For instance, whereas a logistics-oriented team might look solely at tools that manage freight, a large enterprise making carbonated beverages and shipping them globally needs to coordinate the procurement and movement of the fructose that goes into a soda, the conversion processes of the product, all the way through the sales of the finished goods via different channels.
“That type of company, their IT environment looks like multiple [enterprise resource planning systems], multiple planning tools, multiple [transportation management systems],” Farlekas said. “The challenge then becomes; how do they integrate the data? How do I manage upgrading when I have multiple systems connected? How do I go about updating those in sync?”
The challenge is that supply chain software companies will upgrade and advance their products on different schedules. “So, I have to manage how I handle those upgrades [if I’m using different software for each function],” he said. “But maybe solution A hasn’t evolved enough for me to take advantage of the update in Solution B. We’re trying to offer a harmonization and upgrade path that is in sync.”
Farlekas said large shippers will “always have a continuum of old and new software. How do I deal with that, especially when some are still on-premise but they’re mission critical, while others are in the cloud? We can see what the connectivity of the two applications mean together.”
That’s the gamble E2open is taking — that stitching together its own “pre-freight” solutions with those of the companies it has acquired will deepen its relationships with shippers looking to simplify and condense the number of systems they use.
“Previously, we were about planning and collaborating end to end,” Farlekas said. “We have networks, which give us source data, and applications. The supply chain software world has been organized around application companies, data/connectivity companies like SPS Commerce and OpenText, and then algorithmic companies like JDA and Manhattan that optimize answers to questions. We’re trying to connect those worlds.”
Owning the source data
He characterized INTTRA as a “network company” and Amber Road as “a network and application company” in that Amber Road’s network is collecting trade regulation data all over the world.

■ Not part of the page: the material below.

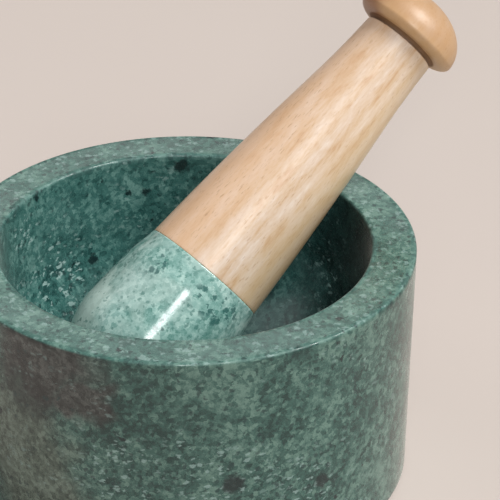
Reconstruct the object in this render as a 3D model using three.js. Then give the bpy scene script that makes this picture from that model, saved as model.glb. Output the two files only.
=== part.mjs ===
import * as THREE from 'three';

// A turned green-marble mortar with its two-part pestle leaning in it.
// Millimetres, +Z up. The origin is the centre of the felt pad's underside, on the mortar's axis.

// Mortar: a nearly straight cylinder, hollowed to a round-bottomed bowl.
const RIM_RADIUS = 70;
const BASE_RADIUS = 68.6;
const STONE_HEIGHT = 75;
const MOUTH_RADIUS = 56.4;
const CAVITY_DEPTH = 59.6;
const WALL_DEPTH = 22;
const WALL_RADIUS = 54.5;
const OUTER_EDGE_ROUND = 0.9;
const MOUTH_EDGE_ROUND = 1.0;
const BASE_EDGE_ROUND = 1.0;

// Felt pad, stuck in a shallow recess turned in the base.
const PAD_THICKNESS = 2.5;
const PAD_PROTRUSION = 1.0;
const RECESS_DEPTH = PAD_THICKNESS - PAD_PROTRUSION;
const RECESS_RADIUS = 58;

// Pestle, measured along its own axis from the seam between stone and wood.
// The tapers are lists of [radius, place along the axis].
const SEAM_RADIUS = 20;
const HEAD_MAX_RADIUS = 23;
const HEAD_WIDEST_AT = -28;
const HEAD_END_AT = -53.2;
const HEAD_TAPER = [[22, -11.5], [20.95, -4.8]];
const GRIP_TAPER = [[18.6, 21], [16.15, 49], [13.2, 77]];
const SHAFT_TOP_AT = 93.4;
const SHAFT_TOP_RADIUS = 12.2;
const NECK_AT = 94.2;
const NECK_RADIUS = 8.5;
const KNOB_UNDERSIDE_AT = 95;
const KNOB_UNDERSIDE_RADIUS = 12.8;
const KNOB_RADIUS = 17.4;
const KNOB_WIDEST_AT = 97.6;
const KNOB_TOP_AT = 110.2;
const EDGE_ROUND = 0.4;

// Steel stud glued in the stone and screwed into the wood.
const STUD_RADIUS = 4;
const STUD_ROOT_RADIUS = 3.4;
const STUD_REACH = 22;
const STUD_CHAMFER = 0.8;
const THREAD_PITCH = 2;
const GLUE_THICKNESS = 1.2;

// Clearance left between neighbouring solids.
const GAP = 0.3;

// How the pestle leans: heading in plan, slope above the horizontal, and its seam below the rim.
const LEAN_HEADING = THREE.MathUtils.degToRad(33.7);
const LEAN_SLOPE = THREE.MathUtils.degToRad(38.3);
const SEAM_X = 5.8;
const SEAM_Y = 8.7;
const SEAM_BELOW_RIM = 15.8;

// Segments round each turned piece, and steps along the curved parts of the outlines.
const STONE_SEGMENTS = 72;
const PESTLE_SEGMENTS = 48;
const STUD_SEGMENTS = 24;
const EDGE_STEPS = 4;
const BOWL_STEPS = 18;
const HEAD_END_STEPS = 14;
const HEAD_TAPER_STEPS = 9;
const GRIP_STEPS = 16;
const KNOB_STEPS = 12;

const point = (radius, height) => new THREE.Vector2(radius, height);
const points = (pairs) => pairs.map(([radius, height]) => point(radius, height));

// Points on part of an ellipse in the (radius, height) plane, angles in degrees from +radius.
function arc(centreRadius, centreHeight, radialReach, axialReach, fromAngle, toAngle, steps) {
  const spots = [];
  for (let step = 0; step <= steps; step += 1) {
    const angle = THREE.MathUtils.degToRad(fromAngle + ((toAngle - fromAngle) * step) / steps);
    spots.push(point(
      centreRadius + radialReach * Math.cos(angle),
      centreHeight + axialReach * Math.sin(angle),
    ));
  }
  return spots;
}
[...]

“We want to own the connections to the source data,” Farlekas said.
E2open currently has 150,000 partners in its network, which Farlekas described as split between the company’s customer’s three ecosystems — suppliers, co-packers, and companies involved in the production of goods; retail and channel partners that provide manufacturers with demand signals; and transportation and logistics providers. “We think those connections will be hard to replicate,” he said.
In particular, the INTTRA acquisition has facilitated openings into a new segment. Farlekas said the deal has been “valuable, primarily because of access to carriers and freight forwarders. Prior to that, that community didn’t know us at all. To be able to articulate a vision that, ‘Hey, we have software assets that are interesting to put in front of your customers when you make the buy-versus-build decision and when you think about convergence.’ Overnight, it’s opened a market to us to one where we have unlimited access.”
The Amber Road purchase, finalized this month, tied a loose end on a deal E2open first initiated in early 2018. Amber Road rebuffed that unsolicited approach, but agreed to sell this year for $450 million, or approximately 28 percent higher than E2open’s final offer in 2018.
“It was a case of the dynamics of the sale process changed,” he said. “When we made an offer, it was a blind offer. They didn’t think it was enough. We went through a couple rounds — they’re so complementary to what we were. The world is becoming a smaller place. Trade is increasing over time and becoming more complex. [Amber Road] formed more than 15 years ago. By itself, it serves a great function, but connected to something else, it provides a better function.”
Amber Road’s ceiling
When asked what prevented Amber Road, and the global trade management software market in general, from growing more substantially, Farlekas said the company had done a good job of reaching companies with the network complexity to require such software, but that it had reached a ceiling of sorts.
“The primary product was essential for a narrow set of customers,” he said. “You need companies shipping internationally, and then ones that have such complexity and volume that need such a solution. Those are measured in the thousands, not the tens of thousands. As they’ve grown, the opportunity to find new customers has become harder. The ones that need what they provide have already become customers.”
Farlekas recognized the problem because he said E2open had similar challenges, especially as a public company, which Amber Road was prior to the acquisition.
“We did something specific for a set of customers, but had a hard time growing,” he said. “The mission critical nature of our product can mean it’s a slow process to sell into these companies, so organic growth is a tough path. You can acquire, but that requires capital. That’s why we decided to go private.”
He said E2open could also conceivably use Amber Road data to serve customers who don’t want the full trade compliance software suite. “Our solutions don’t have to be sold in a traditional way,” said Farlekas. “We could take Amber Road’s software and sell it as a service. We could bounce out and provide answers from Amber Road.”
Farlekas said E2open’s broader acquisition strategy revolves around what he called “adjacency,” meaning acquisitions don’t just fit in like missing puzzle pieces but overlap with products the company already offers.
“Every acquisition we have done has been adjacent to something we already have, so it’s a contiguous platform,” he said. “We don’t go to market as a portfolio, we go as a platform of interconnected products.”
E2open will likely acquire other companies, Farlekas said.
“There are other important software companies that would make us better and our platform would make them better,” he said. “There are other areas we’ll continue to focus on and we’re well-capitalized. Our innovation is in the connectivity of these companies and as a solution to the lack of connection.”